((

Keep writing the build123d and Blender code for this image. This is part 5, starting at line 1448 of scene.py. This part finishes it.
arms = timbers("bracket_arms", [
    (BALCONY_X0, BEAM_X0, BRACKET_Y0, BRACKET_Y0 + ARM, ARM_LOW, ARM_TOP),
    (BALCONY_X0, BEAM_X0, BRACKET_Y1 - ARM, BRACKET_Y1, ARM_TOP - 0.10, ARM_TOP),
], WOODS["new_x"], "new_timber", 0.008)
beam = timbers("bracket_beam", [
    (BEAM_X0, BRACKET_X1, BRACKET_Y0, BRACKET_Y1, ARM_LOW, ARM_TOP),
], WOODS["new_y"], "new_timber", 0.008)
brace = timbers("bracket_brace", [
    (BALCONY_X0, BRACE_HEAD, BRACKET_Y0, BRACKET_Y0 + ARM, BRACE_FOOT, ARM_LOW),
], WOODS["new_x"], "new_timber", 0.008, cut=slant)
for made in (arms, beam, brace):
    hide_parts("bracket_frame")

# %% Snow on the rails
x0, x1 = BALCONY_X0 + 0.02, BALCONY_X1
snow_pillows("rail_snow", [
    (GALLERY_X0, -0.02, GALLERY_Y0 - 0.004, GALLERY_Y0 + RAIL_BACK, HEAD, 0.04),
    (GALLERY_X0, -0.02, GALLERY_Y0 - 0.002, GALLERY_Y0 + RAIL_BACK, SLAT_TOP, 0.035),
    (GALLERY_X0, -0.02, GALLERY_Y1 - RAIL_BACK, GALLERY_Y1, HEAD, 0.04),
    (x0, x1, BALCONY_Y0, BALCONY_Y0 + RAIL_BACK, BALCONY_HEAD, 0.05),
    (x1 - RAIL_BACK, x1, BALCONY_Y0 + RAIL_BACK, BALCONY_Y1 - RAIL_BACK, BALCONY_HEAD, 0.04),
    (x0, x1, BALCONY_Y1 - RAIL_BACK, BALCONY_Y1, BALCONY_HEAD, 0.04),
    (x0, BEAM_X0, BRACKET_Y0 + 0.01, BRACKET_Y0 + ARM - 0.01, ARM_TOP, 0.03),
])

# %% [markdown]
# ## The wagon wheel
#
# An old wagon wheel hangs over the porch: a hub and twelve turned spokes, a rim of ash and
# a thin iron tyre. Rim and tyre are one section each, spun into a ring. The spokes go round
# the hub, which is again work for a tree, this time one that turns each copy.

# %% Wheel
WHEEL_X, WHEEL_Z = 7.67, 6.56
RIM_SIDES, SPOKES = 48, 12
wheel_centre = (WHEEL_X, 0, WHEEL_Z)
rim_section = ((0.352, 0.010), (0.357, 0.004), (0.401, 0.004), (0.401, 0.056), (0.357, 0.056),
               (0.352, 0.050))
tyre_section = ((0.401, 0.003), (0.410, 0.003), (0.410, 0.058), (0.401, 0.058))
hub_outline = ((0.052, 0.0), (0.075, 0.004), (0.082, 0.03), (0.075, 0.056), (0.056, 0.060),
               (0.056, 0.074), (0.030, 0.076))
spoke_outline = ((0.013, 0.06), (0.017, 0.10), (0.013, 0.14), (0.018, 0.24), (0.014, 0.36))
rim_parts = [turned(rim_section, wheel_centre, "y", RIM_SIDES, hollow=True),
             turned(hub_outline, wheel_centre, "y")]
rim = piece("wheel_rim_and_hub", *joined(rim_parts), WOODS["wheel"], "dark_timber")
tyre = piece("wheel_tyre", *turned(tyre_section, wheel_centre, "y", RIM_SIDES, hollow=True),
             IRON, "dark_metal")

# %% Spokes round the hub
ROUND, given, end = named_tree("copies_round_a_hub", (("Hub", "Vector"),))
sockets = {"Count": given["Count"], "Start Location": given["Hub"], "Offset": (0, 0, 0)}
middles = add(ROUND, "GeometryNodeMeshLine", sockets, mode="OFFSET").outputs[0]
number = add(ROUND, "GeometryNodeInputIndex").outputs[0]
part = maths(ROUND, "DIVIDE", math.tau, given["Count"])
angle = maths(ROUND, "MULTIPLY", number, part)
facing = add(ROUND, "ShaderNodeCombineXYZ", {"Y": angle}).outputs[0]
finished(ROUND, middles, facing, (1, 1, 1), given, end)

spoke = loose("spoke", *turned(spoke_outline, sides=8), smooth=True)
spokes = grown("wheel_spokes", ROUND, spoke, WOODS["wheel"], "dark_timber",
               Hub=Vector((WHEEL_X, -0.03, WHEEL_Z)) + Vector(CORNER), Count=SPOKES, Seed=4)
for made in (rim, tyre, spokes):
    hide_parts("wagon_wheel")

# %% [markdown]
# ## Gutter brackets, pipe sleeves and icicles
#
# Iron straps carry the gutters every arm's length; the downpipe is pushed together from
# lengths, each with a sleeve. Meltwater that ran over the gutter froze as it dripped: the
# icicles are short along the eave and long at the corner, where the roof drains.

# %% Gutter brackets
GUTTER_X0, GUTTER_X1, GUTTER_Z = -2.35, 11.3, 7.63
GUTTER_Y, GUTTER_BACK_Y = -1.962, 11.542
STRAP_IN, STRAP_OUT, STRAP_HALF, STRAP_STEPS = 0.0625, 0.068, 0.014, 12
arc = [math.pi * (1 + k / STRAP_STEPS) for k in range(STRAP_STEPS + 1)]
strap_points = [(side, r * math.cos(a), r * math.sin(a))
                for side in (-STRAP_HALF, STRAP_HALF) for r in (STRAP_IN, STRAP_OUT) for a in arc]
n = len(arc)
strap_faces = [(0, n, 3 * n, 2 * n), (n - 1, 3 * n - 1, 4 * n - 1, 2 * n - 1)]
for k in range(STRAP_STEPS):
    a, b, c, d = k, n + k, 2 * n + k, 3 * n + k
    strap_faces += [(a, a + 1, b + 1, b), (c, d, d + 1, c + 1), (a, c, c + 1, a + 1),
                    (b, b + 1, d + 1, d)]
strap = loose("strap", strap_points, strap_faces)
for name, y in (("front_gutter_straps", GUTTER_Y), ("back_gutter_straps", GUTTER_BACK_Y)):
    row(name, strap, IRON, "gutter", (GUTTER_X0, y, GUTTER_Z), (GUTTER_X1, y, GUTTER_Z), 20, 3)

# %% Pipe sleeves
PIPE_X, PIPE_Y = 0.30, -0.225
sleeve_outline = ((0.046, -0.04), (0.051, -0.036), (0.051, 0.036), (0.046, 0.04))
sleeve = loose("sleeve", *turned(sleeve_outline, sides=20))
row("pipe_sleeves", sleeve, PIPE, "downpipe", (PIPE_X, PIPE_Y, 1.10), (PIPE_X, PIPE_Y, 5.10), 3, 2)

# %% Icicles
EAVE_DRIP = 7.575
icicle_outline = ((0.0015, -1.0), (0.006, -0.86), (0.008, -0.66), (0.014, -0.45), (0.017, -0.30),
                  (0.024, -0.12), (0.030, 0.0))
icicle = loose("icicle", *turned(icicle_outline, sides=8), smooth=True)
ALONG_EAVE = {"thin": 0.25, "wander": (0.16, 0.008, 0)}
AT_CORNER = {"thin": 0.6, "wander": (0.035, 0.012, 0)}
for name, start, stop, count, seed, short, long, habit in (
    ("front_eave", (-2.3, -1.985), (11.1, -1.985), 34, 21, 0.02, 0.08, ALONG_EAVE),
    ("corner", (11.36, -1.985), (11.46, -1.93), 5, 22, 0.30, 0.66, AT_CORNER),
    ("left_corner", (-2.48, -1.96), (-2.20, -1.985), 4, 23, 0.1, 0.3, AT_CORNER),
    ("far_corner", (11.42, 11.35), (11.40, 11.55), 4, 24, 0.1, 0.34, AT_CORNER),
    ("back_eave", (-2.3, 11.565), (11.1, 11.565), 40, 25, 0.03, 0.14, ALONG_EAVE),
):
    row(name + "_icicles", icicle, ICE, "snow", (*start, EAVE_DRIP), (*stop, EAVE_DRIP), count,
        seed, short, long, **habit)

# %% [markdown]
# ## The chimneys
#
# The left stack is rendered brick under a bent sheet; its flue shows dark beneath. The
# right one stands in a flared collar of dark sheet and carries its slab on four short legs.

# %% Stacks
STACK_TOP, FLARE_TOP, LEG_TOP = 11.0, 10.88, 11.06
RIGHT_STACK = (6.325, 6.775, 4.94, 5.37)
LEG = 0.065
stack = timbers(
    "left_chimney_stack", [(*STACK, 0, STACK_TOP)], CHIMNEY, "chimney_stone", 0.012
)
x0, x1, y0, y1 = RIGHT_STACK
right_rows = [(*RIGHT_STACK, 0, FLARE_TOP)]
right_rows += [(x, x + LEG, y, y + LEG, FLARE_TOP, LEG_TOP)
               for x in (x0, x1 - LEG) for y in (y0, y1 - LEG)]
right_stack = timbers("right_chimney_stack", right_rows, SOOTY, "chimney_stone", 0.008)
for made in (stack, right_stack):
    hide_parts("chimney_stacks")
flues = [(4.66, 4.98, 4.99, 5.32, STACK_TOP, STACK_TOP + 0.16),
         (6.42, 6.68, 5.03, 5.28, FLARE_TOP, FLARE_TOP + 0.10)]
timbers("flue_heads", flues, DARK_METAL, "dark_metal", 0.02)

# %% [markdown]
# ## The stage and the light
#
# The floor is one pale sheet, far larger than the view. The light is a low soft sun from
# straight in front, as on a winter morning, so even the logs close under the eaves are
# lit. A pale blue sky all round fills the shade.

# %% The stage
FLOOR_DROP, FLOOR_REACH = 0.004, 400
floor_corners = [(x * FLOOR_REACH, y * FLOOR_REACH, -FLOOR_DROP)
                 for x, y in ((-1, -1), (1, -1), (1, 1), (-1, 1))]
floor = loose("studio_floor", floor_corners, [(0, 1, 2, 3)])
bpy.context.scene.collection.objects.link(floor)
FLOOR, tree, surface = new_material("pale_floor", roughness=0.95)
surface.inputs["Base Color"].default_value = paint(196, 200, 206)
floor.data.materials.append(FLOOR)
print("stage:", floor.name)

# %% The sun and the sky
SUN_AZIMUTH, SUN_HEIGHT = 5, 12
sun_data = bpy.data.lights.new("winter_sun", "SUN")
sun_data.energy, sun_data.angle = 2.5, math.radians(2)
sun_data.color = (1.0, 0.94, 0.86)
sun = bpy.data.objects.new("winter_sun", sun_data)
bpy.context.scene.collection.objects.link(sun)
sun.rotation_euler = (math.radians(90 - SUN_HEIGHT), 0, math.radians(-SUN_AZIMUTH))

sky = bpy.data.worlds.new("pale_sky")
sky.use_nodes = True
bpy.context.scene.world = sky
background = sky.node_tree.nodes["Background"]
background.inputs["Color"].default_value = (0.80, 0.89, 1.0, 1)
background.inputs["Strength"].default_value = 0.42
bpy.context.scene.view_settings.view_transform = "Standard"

))
((

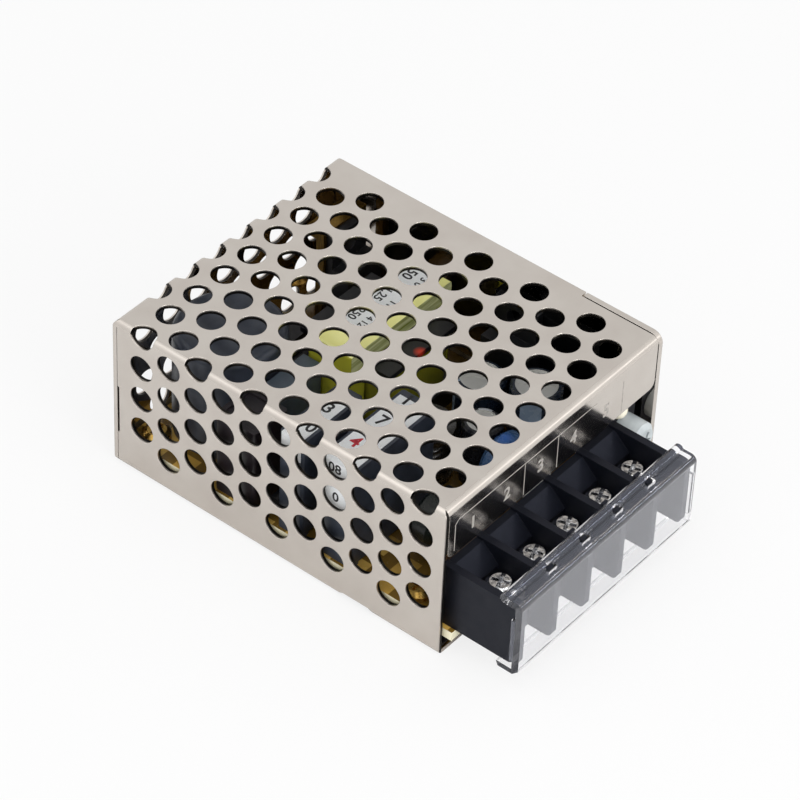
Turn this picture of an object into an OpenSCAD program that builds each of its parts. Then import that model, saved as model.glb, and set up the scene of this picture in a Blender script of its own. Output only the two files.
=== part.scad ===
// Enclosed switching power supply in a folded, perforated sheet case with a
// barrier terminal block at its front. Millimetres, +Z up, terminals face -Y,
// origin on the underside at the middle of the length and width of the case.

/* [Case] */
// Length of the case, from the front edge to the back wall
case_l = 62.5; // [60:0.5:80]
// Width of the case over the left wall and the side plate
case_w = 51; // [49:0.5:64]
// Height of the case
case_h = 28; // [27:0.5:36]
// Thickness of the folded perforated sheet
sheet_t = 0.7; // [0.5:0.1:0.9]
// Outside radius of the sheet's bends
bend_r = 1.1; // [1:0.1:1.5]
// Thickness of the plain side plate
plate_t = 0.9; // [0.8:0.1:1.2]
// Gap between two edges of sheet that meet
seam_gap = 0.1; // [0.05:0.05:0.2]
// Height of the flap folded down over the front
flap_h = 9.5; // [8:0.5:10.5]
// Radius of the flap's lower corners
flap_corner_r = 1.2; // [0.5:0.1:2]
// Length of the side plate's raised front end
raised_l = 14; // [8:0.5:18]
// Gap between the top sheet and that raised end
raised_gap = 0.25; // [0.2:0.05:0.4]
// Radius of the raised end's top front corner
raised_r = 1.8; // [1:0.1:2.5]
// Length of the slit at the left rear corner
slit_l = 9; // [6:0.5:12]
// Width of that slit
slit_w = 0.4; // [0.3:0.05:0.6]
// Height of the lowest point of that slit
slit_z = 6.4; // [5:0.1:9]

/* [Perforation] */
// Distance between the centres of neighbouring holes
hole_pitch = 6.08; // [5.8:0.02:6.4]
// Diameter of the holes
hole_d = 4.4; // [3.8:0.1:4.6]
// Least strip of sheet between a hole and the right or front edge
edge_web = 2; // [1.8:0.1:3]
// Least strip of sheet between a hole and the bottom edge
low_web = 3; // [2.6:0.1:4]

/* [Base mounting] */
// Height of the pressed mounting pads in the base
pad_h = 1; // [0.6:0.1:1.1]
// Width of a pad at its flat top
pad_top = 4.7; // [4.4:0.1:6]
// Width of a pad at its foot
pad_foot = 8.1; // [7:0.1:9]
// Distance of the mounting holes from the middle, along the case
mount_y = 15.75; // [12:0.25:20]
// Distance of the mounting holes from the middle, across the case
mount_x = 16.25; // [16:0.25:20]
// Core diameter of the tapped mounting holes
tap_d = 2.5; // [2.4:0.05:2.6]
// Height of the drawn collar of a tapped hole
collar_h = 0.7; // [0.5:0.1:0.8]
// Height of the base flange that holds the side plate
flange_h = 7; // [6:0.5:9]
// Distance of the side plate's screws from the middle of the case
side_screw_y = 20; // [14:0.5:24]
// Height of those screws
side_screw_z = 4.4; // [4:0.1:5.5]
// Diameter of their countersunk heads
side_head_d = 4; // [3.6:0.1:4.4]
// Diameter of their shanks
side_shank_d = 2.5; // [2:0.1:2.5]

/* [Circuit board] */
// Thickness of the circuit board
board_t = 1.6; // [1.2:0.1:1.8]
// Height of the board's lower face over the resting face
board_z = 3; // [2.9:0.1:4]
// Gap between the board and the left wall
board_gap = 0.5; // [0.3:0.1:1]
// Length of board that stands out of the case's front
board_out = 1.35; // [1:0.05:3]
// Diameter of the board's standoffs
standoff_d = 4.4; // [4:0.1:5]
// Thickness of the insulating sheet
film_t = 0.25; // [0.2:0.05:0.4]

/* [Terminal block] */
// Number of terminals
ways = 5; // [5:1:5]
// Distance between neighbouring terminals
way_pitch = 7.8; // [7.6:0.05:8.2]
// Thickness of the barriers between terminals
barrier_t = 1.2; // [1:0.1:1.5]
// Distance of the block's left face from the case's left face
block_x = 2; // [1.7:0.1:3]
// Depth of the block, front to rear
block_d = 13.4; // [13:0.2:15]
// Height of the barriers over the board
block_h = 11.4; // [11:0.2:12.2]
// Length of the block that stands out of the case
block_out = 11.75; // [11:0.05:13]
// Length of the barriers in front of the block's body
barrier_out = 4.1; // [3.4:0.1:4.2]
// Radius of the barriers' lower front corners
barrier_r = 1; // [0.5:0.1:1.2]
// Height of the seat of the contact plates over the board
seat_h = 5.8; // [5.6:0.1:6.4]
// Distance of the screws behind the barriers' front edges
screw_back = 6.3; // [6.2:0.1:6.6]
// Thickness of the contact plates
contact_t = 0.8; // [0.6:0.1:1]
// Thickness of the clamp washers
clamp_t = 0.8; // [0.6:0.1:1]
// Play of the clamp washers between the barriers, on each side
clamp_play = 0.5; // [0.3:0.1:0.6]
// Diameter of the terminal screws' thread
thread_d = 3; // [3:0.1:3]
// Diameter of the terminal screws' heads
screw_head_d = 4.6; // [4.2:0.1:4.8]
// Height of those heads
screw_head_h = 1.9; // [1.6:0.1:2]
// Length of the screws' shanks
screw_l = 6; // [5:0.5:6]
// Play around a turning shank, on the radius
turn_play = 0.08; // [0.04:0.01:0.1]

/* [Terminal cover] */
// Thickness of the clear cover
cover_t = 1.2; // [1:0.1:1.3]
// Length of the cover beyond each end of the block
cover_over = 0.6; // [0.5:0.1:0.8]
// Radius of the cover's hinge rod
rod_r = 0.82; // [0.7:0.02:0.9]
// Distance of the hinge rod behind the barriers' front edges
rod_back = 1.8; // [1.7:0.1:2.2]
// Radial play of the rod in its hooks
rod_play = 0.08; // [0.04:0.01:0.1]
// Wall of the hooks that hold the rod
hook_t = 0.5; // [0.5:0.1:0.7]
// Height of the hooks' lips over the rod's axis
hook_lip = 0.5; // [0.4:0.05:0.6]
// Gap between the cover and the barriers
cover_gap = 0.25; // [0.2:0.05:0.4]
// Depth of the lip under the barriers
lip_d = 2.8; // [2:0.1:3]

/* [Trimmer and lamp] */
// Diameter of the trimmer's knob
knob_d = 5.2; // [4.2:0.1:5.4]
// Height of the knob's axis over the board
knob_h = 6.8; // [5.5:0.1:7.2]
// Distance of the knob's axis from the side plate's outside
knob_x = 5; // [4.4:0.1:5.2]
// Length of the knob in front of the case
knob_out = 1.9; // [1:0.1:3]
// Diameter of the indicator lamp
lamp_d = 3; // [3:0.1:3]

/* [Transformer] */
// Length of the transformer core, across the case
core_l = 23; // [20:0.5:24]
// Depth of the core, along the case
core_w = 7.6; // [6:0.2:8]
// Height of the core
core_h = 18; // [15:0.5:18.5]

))

## Your instructions
Exact duplication is required for the lines above, from the line that contains "Turn this picture" to the line that contains "of the case.", inclusive; omit all others.

## The answer
Turn this picture of an object into an OpenSCAD program that builds each of its parts. Then import that model, saved as model.glb, and set up the scene of this picture in a Blender script of its own. Output only the two files.
=== part.scad ===
// Enclosed switching power supply in a folded, perforated sheet case with a
// barrier terminal block at its front. Millimetres, +Z up, terminals face -Y,
// origin on the underside at the middle of the length and width of the case.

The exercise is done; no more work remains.